Judge denies injunction; Fayetteville civil rights ordinance goes into effect Saturday

FAYETTEVILLE — The city's Uniform Civil Rights Protection ordinance will go into effect Saturday after a Washington County circuit judge Friday denied ordinance opponents' request to stay the ordinance and prevent its enforcement during the course of their lawsuit against it.

Circuit Judge Doug Martin ruled Protect Fayetteville and other ordinance opponents failed to show the law would cause irreparable harm to them if enforced and they had a "reasonable probability" of winning their lawsuit on its merits, two tests for issuing an injunction. The broader lawsuit trying to get the law tossed out completely continues in Martin's court with another hearing set for next month.

Opponents first filed the lawsuit before the Sept. 8 election on the ordinance, which would penalize businesses that decide to fire, evict or turn away customers or employees based on sexual orientation or gender identity. Religious institutions and organizations are exempt. The ordinance passed with 53 percent of the vote.

Travis Story, attorney for Protect Fayetteville, said the law intentionally "strips away" the freedoms of religion and conscience from Fayetteville residents who have religious objections to homosexuality or being transgender.

He also explained the reasoning behind the overarching lawsuit, which claims the law was improperly approved and sent to voters and violates Arkansas Act 137. The act passed earlier this year and states cities can't enact civil rights protections "on a basis not contained in state law."

"We know that if somebody were to exercise their religious rights, they would be subject to this law," Story said, invoking the example of a bakery that would be penalized for refusing to bake a cake for a same-sex marriage ceremony.

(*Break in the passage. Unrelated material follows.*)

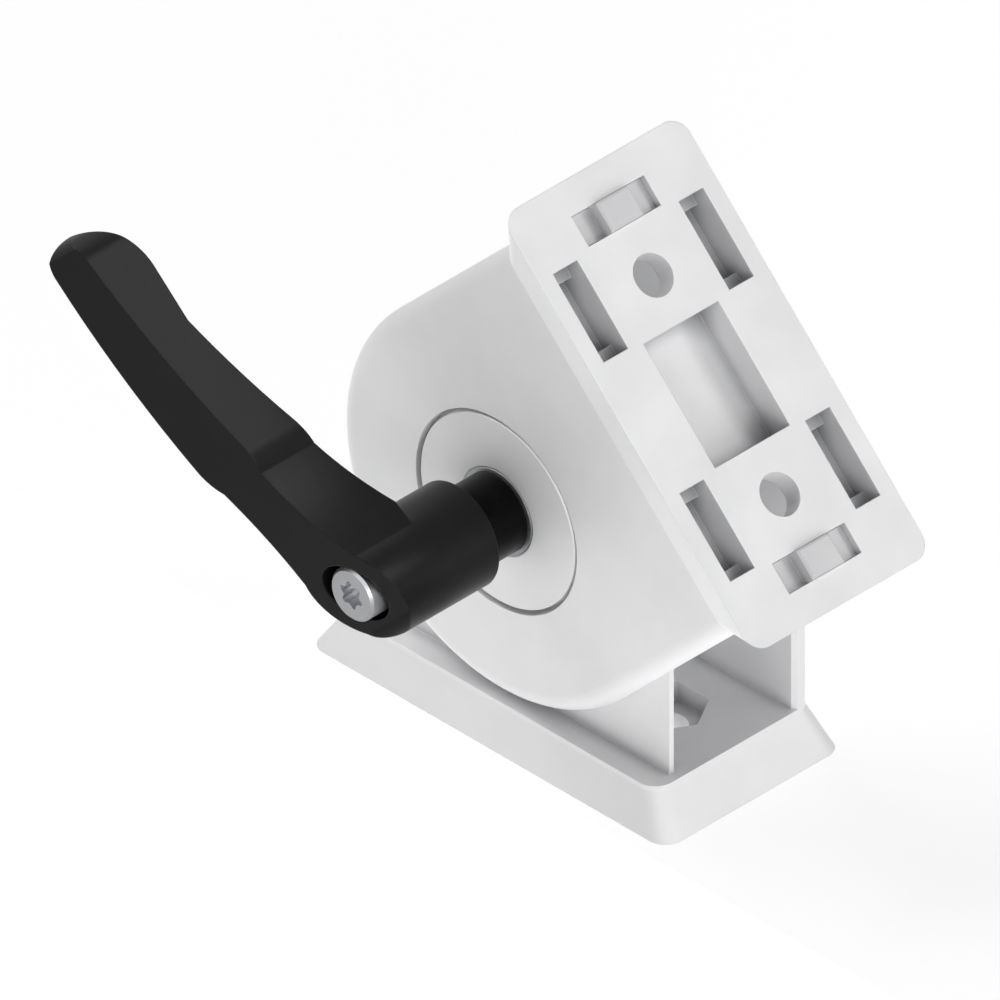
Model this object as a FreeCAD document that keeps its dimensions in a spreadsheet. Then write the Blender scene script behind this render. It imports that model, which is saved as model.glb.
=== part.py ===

Fayetteville City Attorney Kit Williams disputed each of Story's points. The plaintiffs haven't testified they intend to discriminate against gay or transgender people and so can't prove they'd be harmed by the law, Williams said. State laws on bullying, domestic violence shelters and birth certificates for transgender people provide the needed "basis" for Fayetteville's ordinance, he said.

Williams also contended Act 137 can't be interpreted to prevent the ordinance without violating the U.S. Supreme Court's 1996 Romer v. Evans decision, which declared states couldn't explicitly ban protections for lesbian, gay, bisexual and transgender people.